[start]
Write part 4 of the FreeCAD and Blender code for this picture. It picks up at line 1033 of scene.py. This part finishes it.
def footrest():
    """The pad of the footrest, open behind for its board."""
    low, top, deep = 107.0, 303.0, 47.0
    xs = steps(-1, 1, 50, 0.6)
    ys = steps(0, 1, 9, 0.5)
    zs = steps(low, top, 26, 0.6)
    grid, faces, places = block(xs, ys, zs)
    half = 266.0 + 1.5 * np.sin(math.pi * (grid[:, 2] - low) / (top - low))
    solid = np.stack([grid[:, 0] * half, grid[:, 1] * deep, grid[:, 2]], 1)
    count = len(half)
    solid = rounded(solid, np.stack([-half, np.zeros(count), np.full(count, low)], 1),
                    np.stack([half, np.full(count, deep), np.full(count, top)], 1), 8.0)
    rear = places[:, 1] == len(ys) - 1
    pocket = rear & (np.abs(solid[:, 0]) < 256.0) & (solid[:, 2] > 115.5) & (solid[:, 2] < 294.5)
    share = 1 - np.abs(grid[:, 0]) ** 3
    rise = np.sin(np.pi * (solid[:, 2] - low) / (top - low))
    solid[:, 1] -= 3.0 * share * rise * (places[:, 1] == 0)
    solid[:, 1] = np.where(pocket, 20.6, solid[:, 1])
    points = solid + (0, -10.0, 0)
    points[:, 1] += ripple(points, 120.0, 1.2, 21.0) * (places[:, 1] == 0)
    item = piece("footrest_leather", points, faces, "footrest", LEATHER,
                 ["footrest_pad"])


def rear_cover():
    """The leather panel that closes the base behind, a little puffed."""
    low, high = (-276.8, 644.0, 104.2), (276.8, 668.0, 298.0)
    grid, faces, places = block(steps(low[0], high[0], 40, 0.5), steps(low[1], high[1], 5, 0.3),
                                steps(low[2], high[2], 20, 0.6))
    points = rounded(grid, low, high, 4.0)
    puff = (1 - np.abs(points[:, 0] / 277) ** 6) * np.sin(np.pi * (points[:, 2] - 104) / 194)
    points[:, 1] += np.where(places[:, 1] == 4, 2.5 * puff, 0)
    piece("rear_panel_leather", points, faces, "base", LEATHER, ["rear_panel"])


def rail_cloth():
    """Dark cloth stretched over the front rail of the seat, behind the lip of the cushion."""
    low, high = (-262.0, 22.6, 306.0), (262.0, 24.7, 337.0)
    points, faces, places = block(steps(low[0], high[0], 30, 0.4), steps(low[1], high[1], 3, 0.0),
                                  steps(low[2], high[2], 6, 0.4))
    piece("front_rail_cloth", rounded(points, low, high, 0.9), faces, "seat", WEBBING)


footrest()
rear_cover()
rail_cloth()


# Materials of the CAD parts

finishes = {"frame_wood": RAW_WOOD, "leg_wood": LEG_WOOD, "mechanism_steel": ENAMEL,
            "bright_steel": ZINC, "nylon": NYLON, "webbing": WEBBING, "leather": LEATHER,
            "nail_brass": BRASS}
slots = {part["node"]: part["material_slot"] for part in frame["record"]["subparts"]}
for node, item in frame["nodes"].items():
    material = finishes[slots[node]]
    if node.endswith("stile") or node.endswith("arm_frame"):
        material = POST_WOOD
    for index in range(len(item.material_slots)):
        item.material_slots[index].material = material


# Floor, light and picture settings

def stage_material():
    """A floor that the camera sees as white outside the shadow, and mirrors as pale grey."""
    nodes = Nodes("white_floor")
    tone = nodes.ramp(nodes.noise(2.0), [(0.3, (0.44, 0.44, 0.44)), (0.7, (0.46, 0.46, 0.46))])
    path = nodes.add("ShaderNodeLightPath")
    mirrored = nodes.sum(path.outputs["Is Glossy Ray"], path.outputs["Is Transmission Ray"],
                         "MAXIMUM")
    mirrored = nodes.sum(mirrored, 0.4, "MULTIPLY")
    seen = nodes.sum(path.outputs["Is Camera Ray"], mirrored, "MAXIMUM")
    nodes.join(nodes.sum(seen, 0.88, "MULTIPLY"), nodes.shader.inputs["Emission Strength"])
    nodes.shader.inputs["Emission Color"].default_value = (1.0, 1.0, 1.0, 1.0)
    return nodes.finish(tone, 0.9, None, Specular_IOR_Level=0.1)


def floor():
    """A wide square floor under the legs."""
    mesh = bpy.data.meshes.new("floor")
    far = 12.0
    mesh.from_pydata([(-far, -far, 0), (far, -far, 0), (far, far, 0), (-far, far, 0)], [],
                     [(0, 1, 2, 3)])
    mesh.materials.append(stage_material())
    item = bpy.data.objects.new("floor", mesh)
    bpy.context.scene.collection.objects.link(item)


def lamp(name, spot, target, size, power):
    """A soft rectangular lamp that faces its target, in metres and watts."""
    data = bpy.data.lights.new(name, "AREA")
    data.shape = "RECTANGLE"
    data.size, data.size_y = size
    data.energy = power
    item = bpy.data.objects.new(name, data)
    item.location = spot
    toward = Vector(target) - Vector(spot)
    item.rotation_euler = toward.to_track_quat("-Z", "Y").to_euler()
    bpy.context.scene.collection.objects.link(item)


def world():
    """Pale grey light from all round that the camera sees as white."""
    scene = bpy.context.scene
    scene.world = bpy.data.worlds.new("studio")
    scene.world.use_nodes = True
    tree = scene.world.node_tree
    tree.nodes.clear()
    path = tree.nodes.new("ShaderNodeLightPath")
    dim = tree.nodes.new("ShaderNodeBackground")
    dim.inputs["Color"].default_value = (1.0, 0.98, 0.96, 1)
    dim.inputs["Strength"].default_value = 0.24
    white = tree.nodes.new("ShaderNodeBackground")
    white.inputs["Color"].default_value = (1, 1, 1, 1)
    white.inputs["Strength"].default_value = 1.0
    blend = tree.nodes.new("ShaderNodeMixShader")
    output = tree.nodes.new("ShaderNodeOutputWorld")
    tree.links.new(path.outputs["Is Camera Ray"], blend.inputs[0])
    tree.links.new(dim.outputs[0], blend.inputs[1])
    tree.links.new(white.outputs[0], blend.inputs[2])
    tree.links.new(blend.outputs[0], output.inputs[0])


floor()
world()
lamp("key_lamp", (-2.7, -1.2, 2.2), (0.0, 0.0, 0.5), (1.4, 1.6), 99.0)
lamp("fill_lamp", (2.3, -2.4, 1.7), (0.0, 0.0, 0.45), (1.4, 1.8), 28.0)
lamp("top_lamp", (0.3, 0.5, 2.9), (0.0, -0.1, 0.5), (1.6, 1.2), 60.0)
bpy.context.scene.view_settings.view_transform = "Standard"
[end]
### Stated goal
Repeat the material above exactly.

### Written solution
Write part 4 of the FreeCAD and Blender code for this picture. It picks up at line 1033 of scene.py. This part finishes it.
def footrest():
    """The pad of the footrest, open behind for its board."""
    low, top, deep = 107.0, 303.0, 47.0
    xs = steps(-1, 1, 50, 0.6)
    ys = steps(0, 1, 9, 0.5)
    zs = steps(low, top, 26, 0.6)
    grid, faces, places = block(xs, ys, zs)
    half = 266.0 + 1.5 * np.sin(math.pi * (grid[:, 2] - low) / (top - low))
    solid = np.stack([grid[:, 0] * half, grid[:, 1] * deep, grid[:, 2]], 1)
    count = len(half)
    solid = rounded(solid, np.stack([-half, np.zeros(count), np.full(count, low)], 1),
                    np.stack([half, np.full(count, deep), np.full(count, top)], 1), 8.0)
    rear = places[:, 1] == len(ys) - 1
    pocket = rear & (np.abs(solid[:, 0]) < 256.0) & (solid[:, 2] > 115.5) & (solid[:, 2] < 294.5)
    share = 1 - np.abs(grid[:, 0]) ** 3
    rise = np.sin(np.pi * (solid[:, 2] - low) / (top - low))
    solid[:, 1] -= 3.0 * share * rise * (places[:, 1] == 0)
    solid[:, 1] = np.where(pocket, 20.6, solid[:, 1])
    points = solid + (0, -10.0, 0)
    points[:, 1] += ripple(points, 120.0, 1.2, 21.0) * (places[:, 1] == 0)
    item = piece("footrest_leather", points, faces, "footrest", LEATHER,
                 ["footrest_pad"])


def rear_cover():
    """The leather panel that closes the base behind, a little puffed."""
    low, high = (-276.8, 644.0, 104.2), (276.8, 668.0, 298.0)
    grid, faces, places = block(steps(low[0], high[0], 40, 0.5), steps(low[1], high[1], 5, 0.3),
                                steps(low[2], high[2], 20, 0.6))
    points = rounded(grid, low, high, 4.0)
    puff = (1 - np.abs(points[:, 0] / 277) ** 6) * np.sin(np.pi * (points[:, 2] - 104) / 194)
    points[:, 1] += np.where(places[:, 1] == 4, 2.5 * puff, 0)
    piece("rear_panel_leather", points, faces, "base", LEATHER, ["rear_panel"])


def rail_cloth():
    """Dark cloth stretched over the front rail of the seat, behind the lip of the cushion."""
    low, high = (-262.0, 22.6, 306.0), (262.0, 24.7, 337.0)
    points, faces, places = block(steps(low[0], high[0], 30, 0.4), steps(low[1], high[1], 3, 0.0),
                                  steps(low[2], high[2], 6, 0.4))
    piece("front_rail_cloth", rounded(points, low, high, 0.9), faces, "seat", WEBBING)


footrest()
rear_cover()
rail_cloth()


# Materials of the CAD parts

finishes = {"frame_wood": RAW_WOOD, "leg_wood": LEG_WOOD, "mechanism_steel": ENAMEL,
            "bright_steel": ZINC, "nylon": NYLON, "webbing": WEBBING, "leather": LEATHER,
            "nail_brass": BRASS}
slots = {part["node"]: part["material_slot"] for part in frame["record"]["subparts"]}
for node, item in frame["nodes"].items():
    material = finishes[slots[node]]
    if node.endswith("stile") or node.endswith("arm_frame"):
        material = POST_WOOD
    for index in range(len(item.material_slots)):
        item.material_slots[index].material = material


# Floor, light and picture settings

def stage_material():
    """A floor that the camera sees as white outside the shadow, and mirrors as pale grey."""
    nodes = Nodes("white_floor")
    tone = nodes.ramp(nodes.noise(2.0), [(0.3, (0.44, 0.44, 0.44)), (0.7, (0.46, 0.46, 0.46))])
    path = nodes.add("ShaderNodeLightPath")
    mirrored = nodes.sum(path.outputs["Is Glossy Ray"], path.outputs["Is Transmission Ray"],
                         "MAXIMUM")
    mirrored = nodes.sum(mirrored, 0.4, "MULTIPLY")
    seen = nodes.sum(path.outputs["Is Camera Ray"], mirrored, "MAXIMUM")
    nodes.join(nodes.sum(seen, 0.88, "MULTIPLY"), nodes.shader.inputs["Emission Strength"])
    nodes.shader.inputs["Emission Color"].default_value = (1.0, 1.0, 1.0, 1.0)
    return nodes.finish(tone, 0.9, None, Specular_IOR_Level=0.1)


def floor():
    """A wide square floor under the legs."""
    mesh = bpy.data.meshes.new("floor")
    far = 12.0
    mesh.from_pydata([(-far, -far, 0), (far, -far, 0), (far, far, 0), (-far, far, 0)], [],
                     [(0, 1, 2, 3)])
    mesh.materials.append(stage_material())
    item = bpy.data.objects.new("floor", mesh)
    bpy.context.scene.collection.objects.link(item)


def lamp(name, spot, target, size, power):
    """A soft rectangular lamp that faces its target, in metres and watts."""
    data = bpy.data.lights.new(name, "AREA")
    data.shape = "RECTANGLE"
    data.size, data.size_y = size
    data.energy = power
    item = bpy.data.objects.new(name, data)
    item.location = spot
    toward = Vector(target) - Vector(spot)
    item.rotation_euler = toward.to_track_quat("-Z", "Y").to_euler()
    bpy.context.scene.collection.objects.link(item)


def world():
    """Pale grey light from all round that the camera sees as white."""
    scene = bpy.context.scene
    scene.world = bpy.data.worlds.new("studio")
    scene.world.use_nodes = True
    tree = scene.world.node_tree
    tree.nodes.clear()
    path = tree.nodes.new("ShaderNodeLightPath")
    dim = tree.nodes.new("ShaderNodeBackground")
    dim.inputs["Color"].default_value = (1.0, 0.98, 0.96, 1)
    dim.inputs["Strength"].default_value = 0.24
    white = tree.nodes.new("ShaderNodeBackground")
    white.inputs["Color"].default_value = (1, 1, 1, 1)
    white.inputs["Strength"].default_value = 1.0
    blend = tree.nodes.new("ShaderNodeMixShader")
    output = tree.nodes.new("ShaderNodeOutputWorld")
    tree.links.new(path.outputs["Is Camera Ray"], blend.inputs[0])
    tree.links.new(dim.outputs[0], blend.inputs[1])
    tree.links.new(white.outputs[0], blend.inputs[2])
    tree.links.new(blend.outputs[0], output.inputs[0])


floor()
world()
lamp("key_lamp", (-2.7, -1.2, 2.2), (0.0, 0.0, 0.5), (1.4, 1.6), 99.0)
lamp("fill_lamp", (2.3, -2.4, 1.7), (0.0, 0.0, 0.45), (1.4, 1.8), 28.0)
lamp("top_lamp", (0.3, 0.5, 2.9), (0.0, -0.1, 0.5), (1.6, 1.2), 60.0)
bpy.context.scene.view_settings.view_transform = "Standard"